● **INSTRUCTIONS TO FOLLOW**:
Copy every line of the listing exactly.

● **SUPPLIED DATA**:
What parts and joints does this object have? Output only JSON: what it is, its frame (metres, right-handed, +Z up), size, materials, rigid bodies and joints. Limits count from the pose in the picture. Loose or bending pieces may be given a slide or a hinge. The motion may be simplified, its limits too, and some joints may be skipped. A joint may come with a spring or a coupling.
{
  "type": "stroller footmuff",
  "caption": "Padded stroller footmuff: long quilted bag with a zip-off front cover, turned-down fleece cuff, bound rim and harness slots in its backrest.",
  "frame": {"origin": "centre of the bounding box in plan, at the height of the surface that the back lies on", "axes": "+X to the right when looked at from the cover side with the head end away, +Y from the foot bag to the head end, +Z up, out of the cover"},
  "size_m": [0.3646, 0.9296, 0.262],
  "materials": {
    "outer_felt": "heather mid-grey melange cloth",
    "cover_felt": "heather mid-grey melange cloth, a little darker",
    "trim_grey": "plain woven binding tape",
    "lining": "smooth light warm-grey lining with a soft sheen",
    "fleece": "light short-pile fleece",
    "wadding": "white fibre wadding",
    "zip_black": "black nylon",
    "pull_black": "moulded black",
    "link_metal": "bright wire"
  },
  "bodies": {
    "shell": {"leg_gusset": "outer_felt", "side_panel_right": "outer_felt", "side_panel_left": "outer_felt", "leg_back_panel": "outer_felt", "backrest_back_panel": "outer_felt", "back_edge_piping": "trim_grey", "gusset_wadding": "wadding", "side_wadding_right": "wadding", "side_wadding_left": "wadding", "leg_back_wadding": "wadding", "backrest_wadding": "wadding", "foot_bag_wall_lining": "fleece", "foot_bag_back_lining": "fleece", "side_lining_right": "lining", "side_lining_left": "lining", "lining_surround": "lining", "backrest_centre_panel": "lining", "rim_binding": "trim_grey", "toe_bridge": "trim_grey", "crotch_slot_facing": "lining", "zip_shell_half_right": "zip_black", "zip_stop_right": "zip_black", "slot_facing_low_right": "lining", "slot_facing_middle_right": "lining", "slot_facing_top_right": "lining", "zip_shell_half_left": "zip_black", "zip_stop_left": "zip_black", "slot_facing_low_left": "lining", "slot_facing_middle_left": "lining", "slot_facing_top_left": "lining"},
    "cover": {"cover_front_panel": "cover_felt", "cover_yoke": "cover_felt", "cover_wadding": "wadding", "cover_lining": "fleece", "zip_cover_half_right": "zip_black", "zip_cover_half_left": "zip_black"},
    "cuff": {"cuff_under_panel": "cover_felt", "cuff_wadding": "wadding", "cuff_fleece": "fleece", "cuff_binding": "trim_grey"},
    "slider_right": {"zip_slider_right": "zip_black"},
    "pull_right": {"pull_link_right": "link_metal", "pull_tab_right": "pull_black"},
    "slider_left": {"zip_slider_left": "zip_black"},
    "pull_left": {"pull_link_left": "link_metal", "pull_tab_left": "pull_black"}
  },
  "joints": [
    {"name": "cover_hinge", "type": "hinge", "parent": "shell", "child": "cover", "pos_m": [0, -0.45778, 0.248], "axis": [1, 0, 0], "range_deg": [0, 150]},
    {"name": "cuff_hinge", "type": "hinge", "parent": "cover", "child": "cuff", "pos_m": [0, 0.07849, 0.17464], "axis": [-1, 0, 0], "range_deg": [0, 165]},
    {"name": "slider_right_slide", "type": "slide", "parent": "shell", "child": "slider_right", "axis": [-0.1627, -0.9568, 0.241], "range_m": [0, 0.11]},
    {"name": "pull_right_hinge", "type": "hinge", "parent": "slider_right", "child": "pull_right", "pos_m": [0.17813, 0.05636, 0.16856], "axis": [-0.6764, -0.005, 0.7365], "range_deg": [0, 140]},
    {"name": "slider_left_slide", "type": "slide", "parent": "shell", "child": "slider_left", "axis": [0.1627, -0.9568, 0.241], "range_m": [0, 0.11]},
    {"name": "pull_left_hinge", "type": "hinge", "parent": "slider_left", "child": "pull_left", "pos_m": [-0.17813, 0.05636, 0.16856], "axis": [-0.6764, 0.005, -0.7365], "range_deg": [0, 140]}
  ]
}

● **TASK SOLUTION**:
What parts and joints does this object have? Output only JSON: what it is, its frame (metres, right-handed, +Z up), size, materials, rigid bodies and joints. Limits count from the pose in the picture. Loose or bending pieces may be given a slide or a hinge. The motion may be simplified, its limits too, and some joints may be skipped. A joint may come with a spring or a coupling.
{
  "type": "stroller footmuff",
  "caption": "Padded stroller footmuff: long quilted bag with a zip-off front cover, turned-down fleece cuff, bound rim and harness slots in its backrest.",
  "frame": {"origin": "centre of the bounding box in plan, at the height of the surface that the back lies on", "axes": "+X to the right when looked at from the cover side with the head end away, +Y from the foot bag to the head end, +Z up, out of the cover"},
  "size_m": [0.3646, 0.9296, 0.262],
  "materials": {
    "outer_felt": "heather mid-grey melange cloth",
    "cover_felt": "heather mid-grey melange cloth, a little darker",
    "trim_grey": "plain woven binding tape",
    "lining": "smooth light warm-grey lining with a soft sheen",
    "fleece": "light short-pile fleece",
    "wadding": "white fibre wadding",
    "zip_black": "black nylon",
    "pull_black": "moulded black",
    "link_metal": "bright wire"
  },
  "bodies": {
    "shell": {"leg_gusset": "outer_felt", "side_panel_right": "outer_felt", "side_panel_left": "outer_felt", "leg_back_panel": "outer_felt", "backrest_back_panel": "outer_felt", "back_edge_piping": "trim_grey", "gusset_wadding": "wadding", "side_wadding_right": "wadding", "side_wadding_left": "wadding", "leg_back_wadding": "wadding", "backrest_wadding": "wadding", "foot_bag_wall_lining": "fleece", "foot_bag_back_lining": "fleece", "side_lining_right": "lining", "side_lining_left": "lining", "lining_surround": "lining", "backrest_centre_panel": "lining", "rim_binding": "trim_grey", "toe_bridge": "trim_grey", "crotch_slot_facing": "lining", "zip_shell_half_right": "zip_black", "zip_stop_right": "zip_black", "slot_facing_low_right": "lining", "slot_facing_middle_right": "lining", "slot_facing_top_right": "lining", "zip_shell_half_left": "zip_black", "zip_stop_left": "zip_black", "slot_facing_low_left": "lining", "slot_facing_middle_left": "lining", "slot_facing_top_left": "lining"},
    "cover": {"cover_front_panel": "cover_felt", "cover_yoke": "cover_felt", "cover_wadding": "wadding", "cover_lining": "fleece", "zip_cover_half_right": "zip_black", "zip_cover_half_left": "zip_black"},
    "cuff": {"cuff_under_panel": "cover_felt", "cuff_wadding": "wadding", "cuff_fleece": "fleece", "cuff_binding": "trim_grey"},
    "slider_right": {"zip_slider_right": "zip_black"},
    "pull_right": {"pull_link_right": "link_metal", "pull_tab_right": "pull_black"},
    "slider_left": {"zip_slider_left": "zip_black"},
    "pull_left": {"pull_link_left": "link_metal", "pull_tab_left": "pull_black"}
  },
  "joints": [
    {"name": "cover_hinge", "type": "hinge", "parent": "shell", "child": "cover", "pos_m": [0, -0.45778, 0.248], "axis": [1, 0, 0], "range_deg": [0, 150]},
    {"name": "cuff_hinge", "type": "hinge", "parent": "cover", "child": "cuff", "pos_m": [0, 0.07849, 0.17464], "axis": [-1, 0, 0], "range_deg": [0, 165]},
    {"name": "slider_right_slide", "type": "slide", "parent": "shell", "child": "slider_right", "axis": [-0.1627, -0.9568, 0.241], "range_m": [0, 0.11]},
    {"name": "pull_right_hinge", "type": "hinge", "parent": "slider_right", "child": "pull_right", "pos_m": [0.17813, 0.05636, 0.16856], "axis": [-0.6764, -0.005, 0.7365], "range_deg": [0, 140]},
    {"name": "slider_left_slide", "type": "slide", "parent": "shell", "child": "slider_left", "axis": [0.1627, -0.9568, 0.241], "range_m": [0, 0.11]},
    {"name": "pull_left_hinge", "type": "hinge", "parent": "slider_left", "child": "pull_left", "pos_m": [-0.17813, 0.05636, 0.16856], "axis": [-0.6764, 0.005, -0.7365], "range_deg": [0, 140]}
  ]
}